The Vedas date back to approximately 2500 B.C. Since then, they have been passed on from generation to generation through recitation. The grandfather, father and son all sit together and learn the chants by sruti or hearing. There was no script, no written text till very recently. In fact the effect of the Vedas lay in their recitation, not in the mere words.


“That is how the Vedas have lived since they were born; in their sound, in their chantings. It was much later that they were written down. Reading the Vedas is an incomplete experience, hearing them being chanted is not just a complete and a spiritual experience but belongs entirely to a different world. We were keen to identify people who were born into the tradition because that is the original,” says Guni Hestings Krichcheiner.

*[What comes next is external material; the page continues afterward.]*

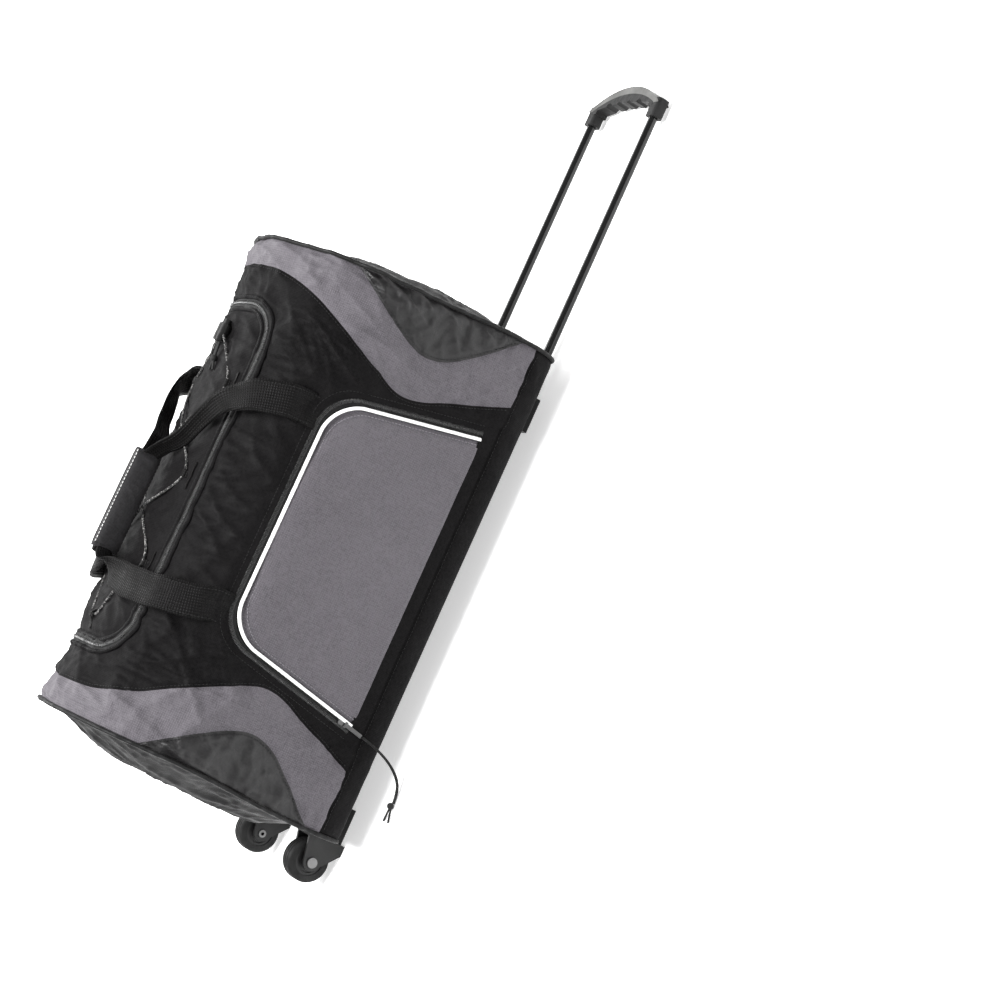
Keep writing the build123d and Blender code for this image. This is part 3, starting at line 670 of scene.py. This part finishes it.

Guni Hesting Krichcheiner, a writer and scholar of Oriental studies, has just finished recording Vedic chantings. She, along with Professor Bahulkar, has recorded 224 cassettes of ninety minutes duration each. They contain all the authentic and different recessions of the four Vedas, the Rig, Yajur, Atharva and Sama Veda. Guni clarifies that the recording was not accompanied by any rituals. It was a purely academic exercise.


One set of the cassettes have been gifted to the Vedic Sastrotjak Samaj in Pune, another to the Royal Denmark Library. The third set is with Guni.


“The recording was done at the right time,” says Guni. “For six of the eight pundits we recorded are no more. We just managed to catch them on time. We have taken care to locate such people who were from a family of chanters and were authentic. There was only one person who could recite the Atharva Veda and today he is no more. While there are others who have learnt from others, the family of chanters of Atharva Veda are perhaps non-existent.” To an outsider some things appear clearer than to a person living within a certain tradition. “It struck me that here was a phenomenal tradition which would soon be extinct. I felt a very compelling urge to document it, and immediately. I went back to Denmark and applied for funds. The Danish Research Council funds different cultural causes and they readily agreed to my request,” says Guni, all exuberant and happy now that she has finished her project. “Every word of our recording is clear and we have catalogued them so carefully that it will make easy reference.”


Fifteen years of work on recording the Vedas has made more of an Indian out of Guni that many of those born into the tradition would be. Comfortable in a sari, Guni eats Indian food and is a total vegetarian. “I believe there is something more to it than just an academic desire to record the chantings,” says he Danish lady who has taught, done social work and written for children an addition to this marathon job. “But this is perhaps the single most important job that I have undertaken,” says Guni.